- WORK INSTRUCTIONS
The records below are to be quoted in full; please keep every word exact.

- SUPPLIED ENTRIES
::::::::

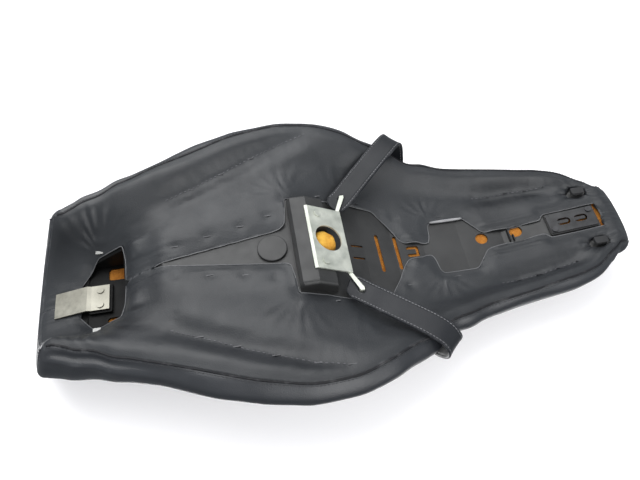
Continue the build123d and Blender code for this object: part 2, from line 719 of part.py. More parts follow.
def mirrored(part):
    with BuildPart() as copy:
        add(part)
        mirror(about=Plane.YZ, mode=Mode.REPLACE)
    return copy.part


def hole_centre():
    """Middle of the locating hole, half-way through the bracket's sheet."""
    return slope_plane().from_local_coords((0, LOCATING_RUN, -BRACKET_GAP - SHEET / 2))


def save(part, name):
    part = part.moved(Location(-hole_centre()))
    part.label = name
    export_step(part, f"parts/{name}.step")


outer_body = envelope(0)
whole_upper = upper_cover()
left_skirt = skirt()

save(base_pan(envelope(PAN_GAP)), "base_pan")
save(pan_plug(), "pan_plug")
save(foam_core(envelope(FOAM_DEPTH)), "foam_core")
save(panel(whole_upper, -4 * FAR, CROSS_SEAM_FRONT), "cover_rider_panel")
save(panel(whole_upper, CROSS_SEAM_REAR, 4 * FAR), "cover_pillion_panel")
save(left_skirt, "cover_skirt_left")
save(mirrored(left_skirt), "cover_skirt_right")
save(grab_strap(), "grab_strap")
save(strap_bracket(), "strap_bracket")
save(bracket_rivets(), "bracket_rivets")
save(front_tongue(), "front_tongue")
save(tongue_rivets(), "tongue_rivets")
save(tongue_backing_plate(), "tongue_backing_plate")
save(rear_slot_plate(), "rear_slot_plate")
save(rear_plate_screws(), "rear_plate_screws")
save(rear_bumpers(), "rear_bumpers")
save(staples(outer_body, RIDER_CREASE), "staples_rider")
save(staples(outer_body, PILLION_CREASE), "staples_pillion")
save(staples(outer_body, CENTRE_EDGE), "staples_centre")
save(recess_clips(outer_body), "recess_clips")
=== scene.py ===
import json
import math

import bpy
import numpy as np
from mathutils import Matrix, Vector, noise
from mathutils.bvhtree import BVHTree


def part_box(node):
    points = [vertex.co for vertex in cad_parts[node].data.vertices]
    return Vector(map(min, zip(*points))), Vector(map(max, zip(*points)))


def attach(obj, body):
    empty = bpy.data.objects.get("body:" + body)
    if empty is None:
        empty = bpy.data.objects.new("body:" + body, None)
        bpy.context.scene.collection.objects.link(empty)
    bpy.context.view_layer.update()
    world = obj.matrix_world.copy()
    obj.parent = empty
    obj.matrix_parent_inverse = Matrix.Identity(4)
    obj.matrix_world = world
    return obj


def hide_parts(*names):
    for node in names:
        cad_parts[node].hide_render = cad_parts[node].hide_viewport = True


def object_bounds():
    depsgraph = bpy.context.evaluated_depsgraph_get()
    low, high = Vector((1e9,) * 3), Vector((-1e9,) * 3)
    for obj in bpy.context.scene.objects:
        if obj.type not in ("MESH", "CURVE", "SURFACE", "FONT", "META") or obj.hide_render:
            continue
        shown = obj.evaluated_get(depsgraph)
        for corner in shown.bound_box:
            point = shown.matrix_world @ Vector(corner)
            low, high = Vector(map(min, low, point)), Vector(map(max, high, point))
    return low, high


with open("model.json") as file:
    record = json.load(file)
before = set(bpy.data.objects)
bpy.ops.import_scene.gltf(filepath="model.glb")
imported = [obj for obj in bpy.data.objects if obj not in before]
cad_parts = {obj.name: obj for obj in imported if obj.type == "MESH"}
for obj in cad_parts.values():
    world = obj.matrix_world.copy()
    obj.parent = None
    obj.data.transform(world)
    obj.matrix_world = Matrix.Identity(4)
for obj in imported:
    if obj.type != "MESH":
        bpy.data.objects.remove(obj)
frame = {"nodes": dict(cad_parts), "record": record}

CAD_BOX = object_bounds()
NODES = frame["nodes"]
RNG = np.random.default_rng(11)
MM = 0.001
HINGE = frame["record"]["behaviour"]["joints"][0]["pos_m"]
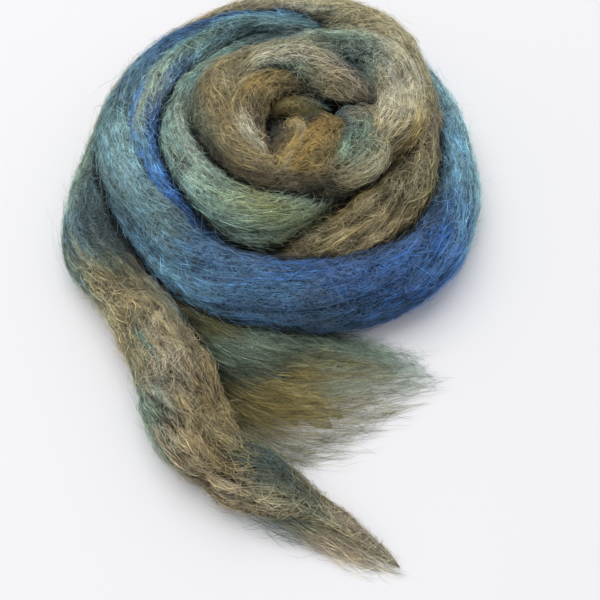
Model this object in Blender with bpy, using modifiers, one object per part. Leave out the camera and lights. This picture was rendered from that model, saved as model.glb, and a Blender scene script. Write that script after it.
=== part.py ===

::::::::

- EXERCISE RESULT
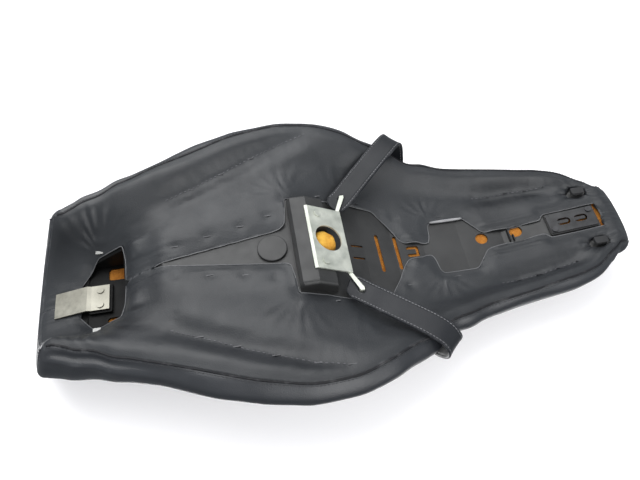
Continue the build123d and Blender code for this object: part 2, from line 719 of part.py. More parts follow.
def mirrored(part):
    with BuildPart() as copy:
        add(part)
        mirror(about=Plane.YZ, mode=Mode.REPLACE)
    return copy.part


def hole_centre():
    """Middle of the locating hole, half-way through the bracket's sheet."""
    return slope_plane().from_local_coords((0, LOCATING_RUN, -BRACKET_GAP - SHEET / 2))


def save(part, name):
    part = part.moved(Location(-hole_centre()))
    part.label = name
    export_step(part, f"parts/{name}.step")


outer_body = envelope(0)
whole_upper = upper_cover()
left_skirt = skirt()

save(base_pan(envelope(PAN_GAP)), "base_pan")
save(pan_plug(), "pan_plug")
save(foam_core(envelope(FOAM_DEPTH)), "foam_core")
save(panel(whole_upper, -4 * FAR, CROSS_SEAM_FRONT), "cover_rider_panel")
save(panel(whole_upper, CROSS_SEAM_REAR, 4 * FAR), "cover_pillion_panel")
save(left_skirt, "cover_skirt_left")
save(mirrored(left_skirt), "cover_skirt_right")
save(grab_strap(), "grab_strap")
save(strap_bracket(), "strap_bracket")
save(bracket_rivets(), "bracket_rivets")
save(front_tongue(), "front_tongue")
save(tongue_rivets(), "tongue_rivets")
save(tongue_backing_plate(), "tongue_backing_plate")
save(rear_slot_plate(), "rear_slot_plate")
save(rear_plate_screws(), "rear_plate_screws")
save(rear_bumpers(), "rear_bumpers")
save(staples(outer_body, RIDER_CREASE), "staples_rider")
save(staples(outer_body, PILLION_CREASE), "staples_pillion")
save(staples(outer_body, CENTRE_EDGE), "staples_centre")
save(recess_clips(outer_body), "recess_clips")
=== scene.py ===
import json
import math

import bpy
import numpy as np
from mathutils import Matrix, Vector, noise
from mathutils.bvhtree import BVHTree


def part_box(node):
    points = [vertex.co for vertex in cad_parts[node].data.vertices]
    return Vector(map(min, zip(*points))), Vector(map(max, zip(*points)))


def attach(obj, body):
    empty = bpy.data.objects.get("body:" + body)
    if empty is None:
        empty = bpy.data.objects.new("body:" + body, None)
        bpy.context.scene.collection.objects.link(empty)
    bpy.context.view_layer.update()
    world = obj.matrix_world.copy()
    obj.parent = empty
    obj.matrix_parent_inverse = Matrix.Identity(4)
    obj.matrix_world = world
    return obj


def hide_parts(*names):
    for node in names:
        cad_parts[node].hide_render = cad_parts[node].hide_viewport = True


def object_bounds():
    depsgraph = bpy.context.evaluated_depsgraph_get()
    low, high = Vector((1e9,) * 3), Vector((-1e9,) * 3)
    for obj in bpy.context.scene.objects:
        if obj.type not in ("MESH", "CURVE", "SURFACE", "FONT", "META") or obj.hide_render:
            continue
        shown = obj.evaluated_get(depsgraph)
        for corner in shown.bound_box:
            point = shown.matrix_world @ Vector(corner)
            low, high = Vector(map(min, low, point)), Vector(map(max, high, point))
    return low, high


with open("model.json") as file:
    record = json.load(file)
before = set(bpy.data.objects)
bpy.ops.import_scene.gltf(filepath="model.glb")
imported = [obj for obj in bpy.data.objects if obj not in before]
cad_parts = {obj.name: obj for obj in imported if obj.type == "MESH"}
for obj in cad_parts.values():
    world = obj.matrix_world.copy()
    obj.parent = None
    obj.data.transform(world)
    obj.matrix_world = Matrix.Identity(4)
for obj in imported:
    if obj.type != "MESH":
        bpy.data.objects.remove(obj)
frame = {"nodes": dict(cad_parts), "record": record}

CAD_BOX = object_bounds()
NODES = frame["nodes"]
RNG = np.random.default_rng(11)
MM = 0.001
HINGE = frame["record"]["behaviour"]["joints"][0]["pos_m"]
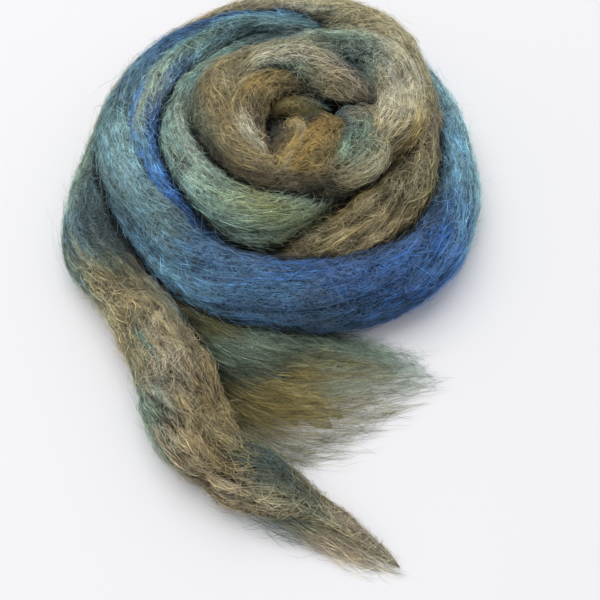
Model this object in Blender with bpy, using modifiers, one object per part. Leave out the camera and lights. This picture was rendered from that model, saved as model.glb, and a Blender scene script. Write that script after it.
=== part.py ===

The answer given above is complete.